Late one night after his wife and kids were asleep, Scott Aiges started strumming Tom Petty’s “Refugee” on guitar, but with a reggae lilt. A light bulb went off: Wouldn’t it be great for a band to only play reggae versions of Tom Petty songs?
No, he quickly realized, it wouldn’t be great.
But a band that only played reggae versions of the most cliché New Wave hits from the 1980s — now that was a good idea.
Thus was born Jamaican Me Breakfast Club, Aiges’ “pop rock steady” cover band.
Jamaican Me Breakfast Club recently released its self-titled debut CD. It opens with A Flock of Seagulls’ “I Ran,” then recasts the Human League’s “Don’t You Want Me,” Modern English’s “I Melt With You,” a-ha’s “Take On Me,” the Cars’ “Just What I Needed,” Soft Cell’s “Tainted Love” and Devo’s “Whip It,” among others.
Duran Duran’s “Rio” segues into the opening guitar lick of Tommy Tutone’s “867-5309/Jenny”; that lick soon downshifts from the original tempo to a far slower, reggae tempo.
Occasional cheesiness aside, they’re “quite decent songs,” Aiges said. “And good songs can translate to any style.”
Jamaican Me Breakfast Club will showcase songs from the CD, plus other Rasta-fied ‘80s hits, during an 8 p.m. set Thursday at One Eyed Jacks, ahead of the venue’s weekly ‘80s dance party. Admission is $10.
Aiges played guitar with bands in college before realizing he wasn’t destined to make his living as a musician. But he still intersected with the music industry from multiple angles.

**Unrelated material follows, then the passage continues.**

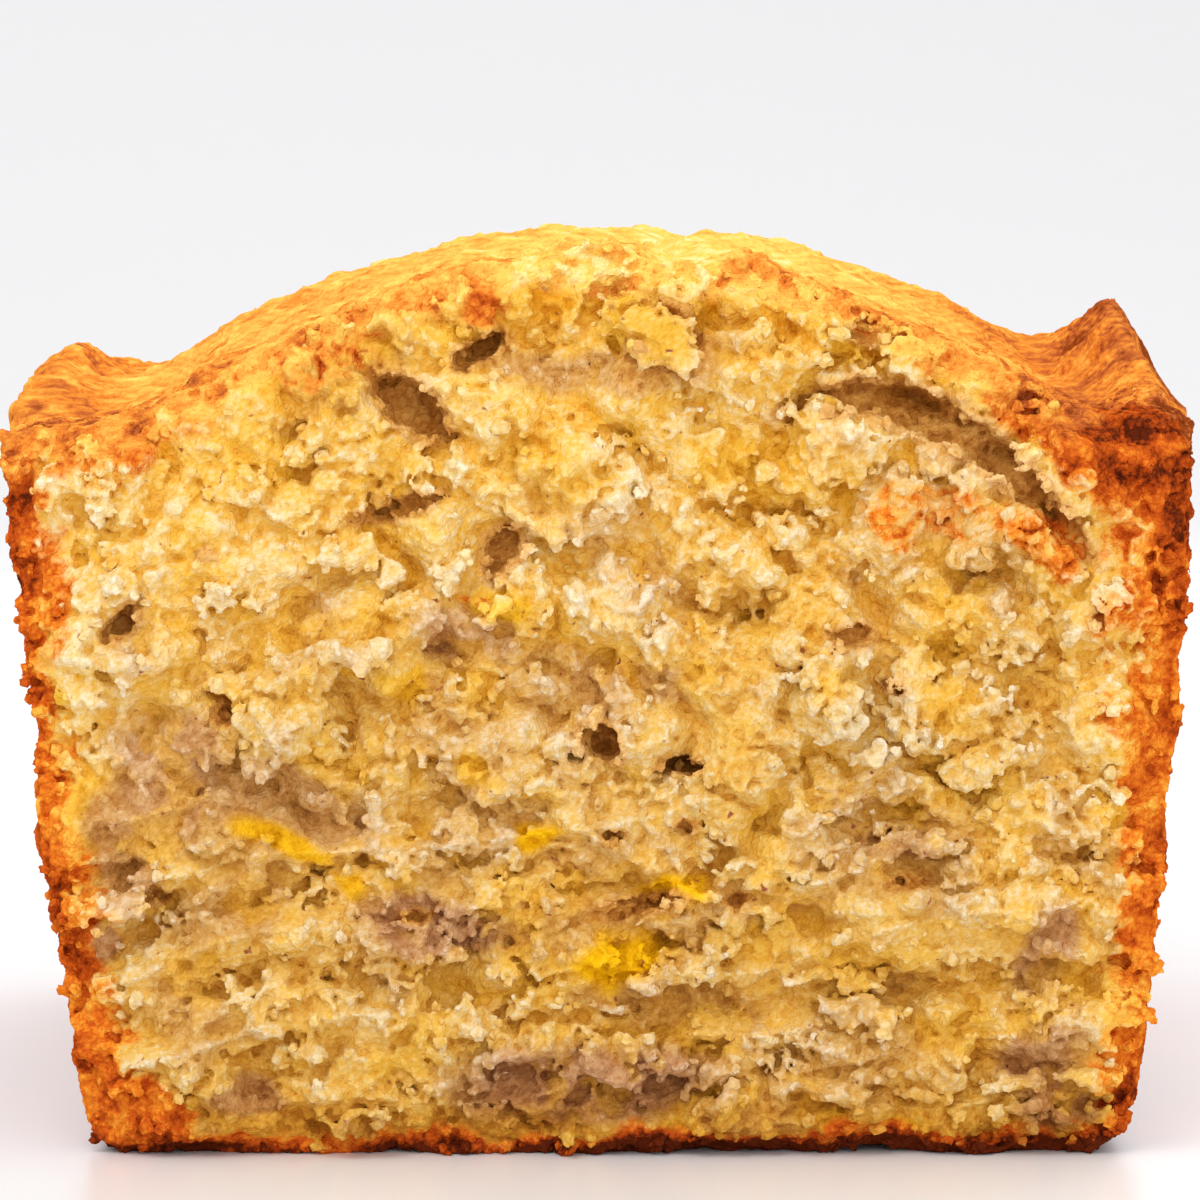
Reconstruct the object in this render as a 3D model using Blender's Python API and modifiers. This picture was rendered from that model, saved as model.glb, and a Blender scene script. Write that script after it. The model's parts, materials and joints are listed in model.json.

From 1989 to 1995, he served as The Times-Picayune’s first full-time music writer. He then managed several bands, including the Continental Drifters. From 2003 to 2005, he was the city of New Orleans’ director of music business development.
For the past 11 years, he’s worked for the New Orleans Jazz and Heritage Foundation, the nonprofit that owns Jazz Fest. His duties include producing the Crescent City Blues & Barbecue Festival, the Louisiana Cajun-Zydeco Festival and the Congo Square Rhythms Festival, as well as the foundation's free concert series.
For his 50th birthday, he bought himself a new guitar, an answer to a mid-life crisis that, he notes, “is cheaper than a Corvette.”
Noodling around on that guitar gave birth to the Jamaican Me Breakfast Club concept. Grafting the bass riff of Bob Marley’s “Natural Mystic” to the intro of “I Ran” “became the launch pad,” Aiges said. “That set the tone for everything.”
He spent a couple years assembling the band in fits and starts, building a roster around lead guitarist Steve Chyzyk. Aiges recruited veteran jazz saxophonist Derek Douget from the Jazz and Heritage Foundation staff. He’d known Rueben Williams for years as the manager of Samantha Fish, Tab Benoit, Mike Zito and other acts. But before his managerial career took off, Williams sang in a reggae band.
“He’s a great frontman,” Aiges said. “He’s a soulful singer, and he’s got the moves and the presence.”
The band’s sound improved immensely with the addition of female backing vocalists Chrishira Perrier, Kayla Jasmine and Tank & the Bangas’ Anjelika “Jelly” Joseph.
As the leader of a relatively new band, Aiges has learned new skills. Patience, for one. And tolerance, as everyone involved “has their own little quirks, myself included.”
Additionally, he’s discovered the “fine line between being persistent and a pain in the ass.”
He is the talent buyer who books bands for the Jazz and Heritage Foundation's festivals. As a bandleader, his role is reversed: He lobbies other talent buyers to book his band.
“I wouldn’t have the gumption to ask them to consider hiring us if we sucked,” he said. “I think I would be able to tell if we did. But the reaction we’re getting leads me to think we're not entirely terrible.”
The band made its debut at Gasa Gasa in summer 2016, a gig Aiges describes as a “catastrophe. But we still had lots of laughs.”
They quickly got better. That fall at Tipitina’s, they opened for another New Wave reggae band, Talking Dreads. (Aiges had originally considered that same name for his band, before settling on a mash-up of a Jamaican pun and “The Breakfast Club,” director John Hughes’ quintessential ‘80s movie.)
The improved Jamaican Me Breakfast Club opened for the Skatalites, a “real” reggae/ska band, at Tipitina’s, and scored a gig at this year's Bayou Boogaloo festival. They are nominated as best cover band for OffBeat Magazine’s upcoming Best of the Beat Awards, and their recordings are featured on Russian iTunes.
Not bad for a band initially launched as a lark. “Playing the Lusher (school) crawfish boil was the height of our ambition,” Aiges said. “But it kept getting more and more fun.”
Sometimes he “can’t believe that this is really happening. I’m grinning from ear to ear.”